Monte Carlo Exploring Starts Policy:
{35: 2, 34: 1, 22: 2, 21: 1, 9: 1, 8: 1, 7: 1, 19: 1, 18: 1, 17: 1, 5: 1, 6: 1, 4: 1, 3: 1, 2: 1, 14: 1, 13: 1, 12: 1, 0: 1, 1: 1, 25: 1, 24: 0, 15: 1, 16: 1, 36: 0, 26: 0, 27: 1, 29: 1, 28: 0, 23: 2, 20: 1, 31: 2, 30: 1, 33: 1, 10: 1, 32: 1, 11: 2}

On-policy MC Control (Ɛ-soft) Policy:
{36: 3, 24: 1, 12: 0, 0: 1, 1: 1, 13: 0, 2: 1, 15: 0, 3: 1, 14: 0, 4: 1, 5: 1, 17: 0, 6: 1, 7: 1, 8: 1, 20: 0, 9: 1, 10: 1, 11: 2, 23: 2, 34: 2, 22: 0, 21: 0, 19: 1, 18: 0, 26: 0, 16: 0, 31: 3, 30: 1, 28: 1, 27: 2, 33: 3, 29: 2, 35: 2, 32: 2, 25: 0}


# Conclusion and Summary of Results
## Monte Carlo First Visit:
- More stable but requires a higher number of episodes (~500+) for optimal learning.  
- Ensures each state-action pair is updated only on its first occurrence in an episode, reducing variance in updates.  
- Slower convergence but reliable in the long run.  

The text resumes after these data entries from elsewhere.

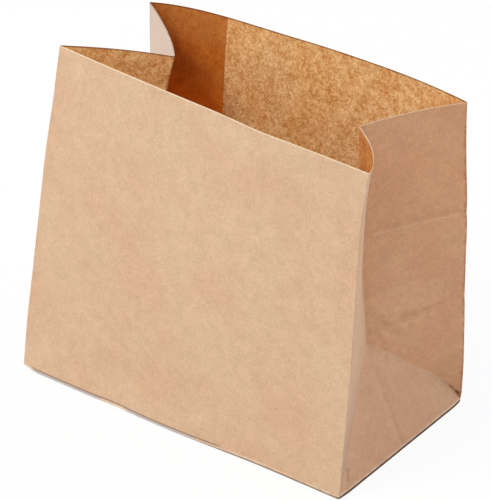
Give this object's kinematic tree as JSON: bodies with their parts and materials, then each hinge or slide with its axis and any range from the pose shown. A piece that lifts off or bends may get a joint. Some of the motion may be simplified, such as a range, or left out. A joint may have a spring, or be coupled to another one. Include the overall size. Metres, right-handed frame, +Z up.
{
  "type": "paper lunch bag",
  "caption": "Open brown paper lunch bag with folded side gussets and a flat glued bottom, standing upright with its mouth open at the top.",
  "frame": {"origin": "middle of the base, on the underside of the lowest bottom flap", "axes": "+Z up to the open mouth, -Y towards the wide front panel, +X along the width of the bag"},
  "size_m": [0.2645, 0.15, 0.2253],
  "materials": {
    "brown_paper": "matte machine-finished brown paper, smooth outside and cloudy inside"
  },
  "bodies": {
    "root": {"paper_bag": "brown_paper"}
  },
  "joints": []
}
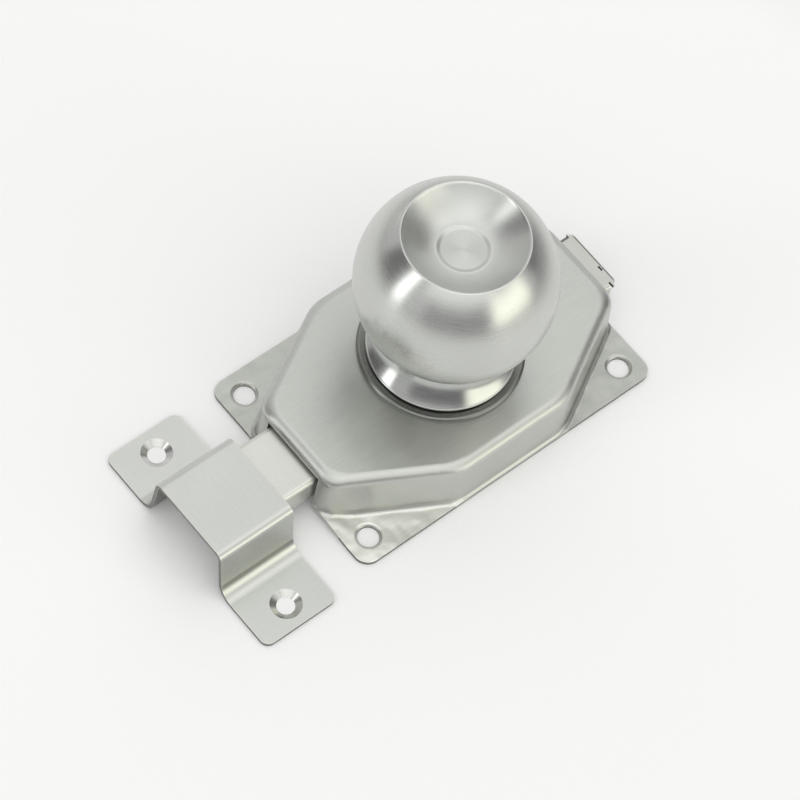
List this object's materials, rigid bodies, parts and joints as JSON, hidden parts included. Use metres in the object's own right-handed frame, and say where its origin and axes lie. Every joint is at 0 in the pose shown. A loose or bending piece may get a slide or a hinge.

## Monte Carlo Every Visit:
- Updates state-action values on every occurrence in an episode, leading to faster learning (~300-400 episodes).  
- More sensitive to noise and initial randomness, making it less stable early on.  
- Generally converges quicker but may require additional tuning for optimal performance.  

## Overall Comparison:
- **If stability is the priority**, First Visit MC is preferable despite slower convergence.  
- **If faster learning is needed**, Every Visit MC can be more efficient, especially in shorter training runs.  
- Both methods eventually learn the optimal policy, but the trade-off is between stability and speed of convergence.